Oui, les prêtres, les émigrés essayaient d’ameuter les paysans, les fermiers contre le nouveau détenteur du domaine arraché à l’Église ou à la noblesse félone. Oui, ils espéraient ainsi propager l’inquiétude, ralentir ou même arrêter la vente des biens nationaux et des biens d’émigrés, et maintenir vacante la propriété où ils reviendraient un jour. Barère enveloppait dans la manœuvre de contre-révolution tous ceux qui, à quelque titre que ce fût, ébranlaient la propriété : Que les communistes à la Babeuf se garent et se taisent s’ils ne veulent pas être foudroyés par la plus sinistre équivoque, comme des contre-révolutionnaires !
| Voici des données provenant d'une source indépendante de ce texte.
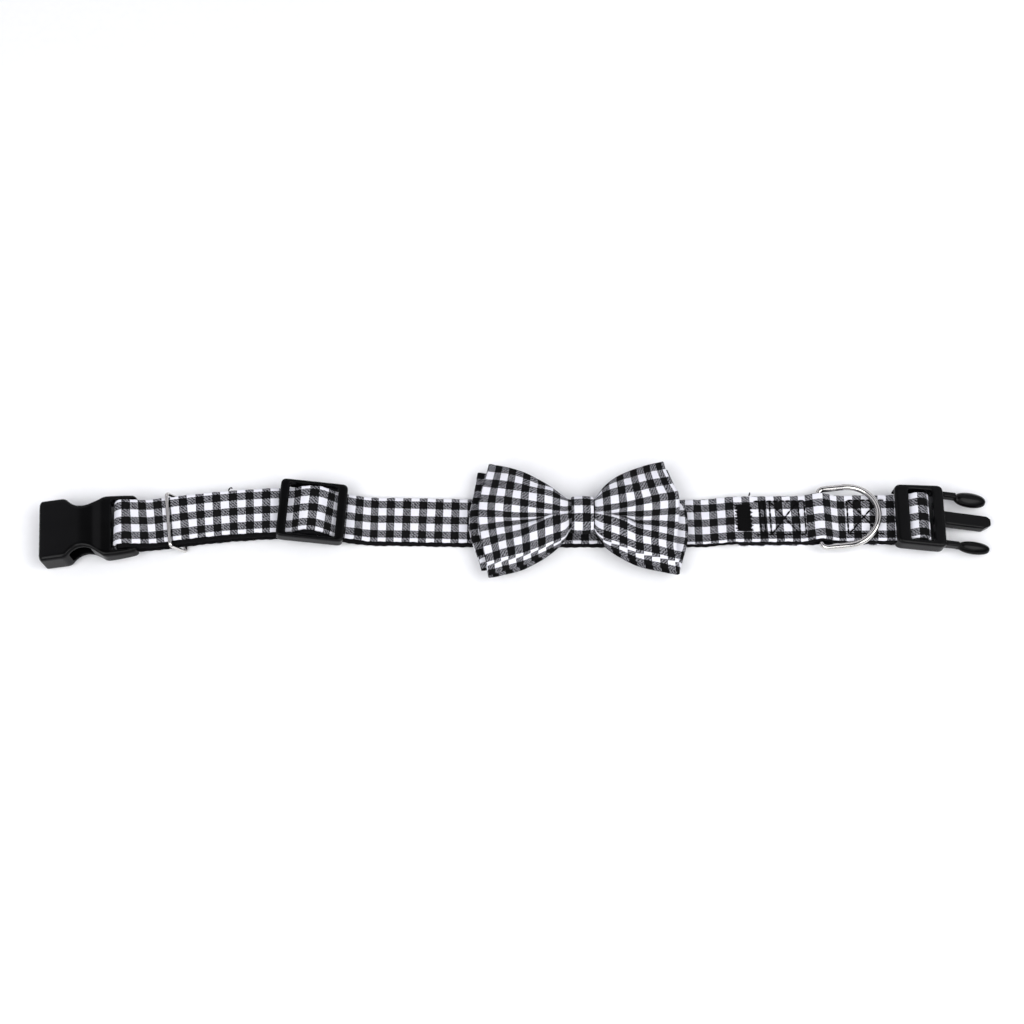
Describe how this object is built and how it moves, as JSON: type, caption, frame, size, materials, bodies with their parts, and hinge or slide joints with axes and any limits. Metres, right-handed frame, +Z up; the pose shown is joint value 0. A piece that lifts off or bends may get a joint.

C’est la Montagne qui, la première, a crié : la mort ! cette Montagne où siège Robespierre, cette Montagne dont Babeuf attend, par l’accomplissement de la démocratie, l’avènement de l’égalité sociale. Pourquoi créer entre elle et lui un lugubre malentendu ?

Aussi bien la loi du 18 mars était-elle une loi de réaction sociale ? Elle n’aurait eu ce caractère que si vraiment il y avait eu, à cette date, un parti capable de tirer les conséquences communistes de la Révolution, et de gouverner, de sauver la France révolutionnaire selon cette formule souveraine. Ce parti, Babeuf savait bien qu’il était à peine ébauché, ou même qu’il n’existait encore que comme une virtualité de la démocratie et de la Révolution. Au demeurant, Barère et la Convention s’empressaient le même jour de corriger l’effet du décret terrible par l’annonce de mesures sociales destinées à protéger le pauvre.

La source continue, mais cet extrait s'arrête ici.